All rules will be found in the Code of Federal Regulations. You can find it online here:
http://www.gpoaccess.gov/cfr/index.html
The stuff about state railroad rules and boiler codes is mostly irrelevant as long as you are running on the general system of railroads, over which the Federal Railroad Administration (http://www.fra.dot.gov/) and the (federal) Surface Transportation Board (http://www.stb.dot.gov/) have nearly exclusive jurisdiction.
State stuff will only apply if you are basically operating the locomotive on private property as an amusement-park-type attraction. If you have grade crossings with public roads and/or interconnect with the general system of railroads, it’s pretty much a federal government show.
Interesting. Thats certainly not the case north of the 49th.
THANKS FOR THE LINKS. I GUESS I HAD BETTER GET STARTED READING IT ALL. [:)] MARK.
I’m a little late to this string, but I want to correct an important inaccuracy in one of the postings, which suggests that the FRA steam rule applies only to locomotives which operate on the general railroad system.
The FRA steam rule (49 CFR Part 230) is not limited to steam locomotives which operate on the general railraod system. The rule also applies to “non-insular” tourist / museum railroads which are NOT part of the general system, and preempts state laws or regulations that would otherwise apply to steam locomotives on these properties. This may not be readily evident from the text of the rule itself , since the “applicablility” section of the rule (section 230.2) uses terminology that isn’t defined in the rule (the explanation of the terms is in the cross reference to “appendix A to part 209”, a pre-existing policy statement discussing, among other things, applicablility of FRA rules to non-general system tourist roads). But the scope of the rule and its preemptive effect are clear from the FRA’s “preamble” to the final rule published in the November 17, 1999 Federal Register, available on the web at the following address:
http://www.access.gpo.gov/su_docs/fedreg/frcont99.html
Select the November 17 issue from the index, and then scroll down to the “Federal Railroad Administration” listings for that date, and you will find a link to the rule and its preamble. See p. 62835 of the preamble (discussing sec 230.5) for an explanation of how rule preempts state laws and regulations. See p. 62848 (discussing sec 230.2) for a discussion of the rule’s applicability to non-general system railroads.
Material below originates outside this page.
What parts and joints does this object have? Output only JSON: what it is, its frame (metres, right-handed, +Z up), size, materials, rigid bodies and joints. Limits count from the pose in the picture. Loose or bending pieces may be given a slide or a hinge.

The distinction between “non-insular” and “insular” railroads may seem a little confusing, so let me try to simplify it. Most tourist /museum railroads will be consider
In Ontario, the TSSA (Technical Stds and Safety Assoc., a private agency) seems to be the authority on pressure vessels. When it comes to models powered by live steam, they seem to have taken the position of “we don’t want to know what you are doing.”
As to railroads, being federally regulated, I would guess that Transport Canada gets involved. As to small tourist operations, that probably falls under provincial regulations regarding pressure vessels. Or your insurance company depending on the regulations.
The mere existence of a “connection” between a tourist/museum railroad and the general railroad system is not one of the criteria FRA uses for determining whether the tourist/museum road is subject to FRA jurisdiction (or, to put it in FRA’s convoluted language, not a factor in determining whether the tourist/museum road is “insular” or “non-insular”). A public grade crossing, on the other hand, is probably the most important criteria, and the one which will normally determine the regulatory status of these properties. The other criteria are distance from general rail system trackage and crossings of navigable waterways.
The relevance of a “connection” is the use that’s being made of it. If the tourist/museum road is only using it for movement of its own traffic, like a shipper with a private spur tack, it won’t affect its regulatory status. On the other hand, if it is using the connection to handle freight for hire, the road will be considered a part of the general system. The “insularity” criteria applies only to non-general system passenger railroads. If a railroad is part of the general system, it is subject to all FRA regulations, regardless of “insularity”.
By the way, a “non-insular” tourist road,
Falcon, my original post said “If you have grade crossings with public roads and/or interconnect with the general system of railroads, it’s pretty much a federal government show.” The grade crossings test is the same basic shorthand for “insular” you gave. Not sure what your point of disagreement is there. As to interconnect, I’ll admit that that was perhaps unclear, a poor word choice, but I did not mean to suggest that mere contiguous rail between your loco and common carrier rails would get you covered by FRA regs. If you run your locomotive out onto common carrier rules, obviously, the FRA regs cover you. But I think that, say, even if you keep your loco on your own private rails, but exchange cars with a common carrier, you may well also be covered (I’ll admit it’s been a while since I read the regs).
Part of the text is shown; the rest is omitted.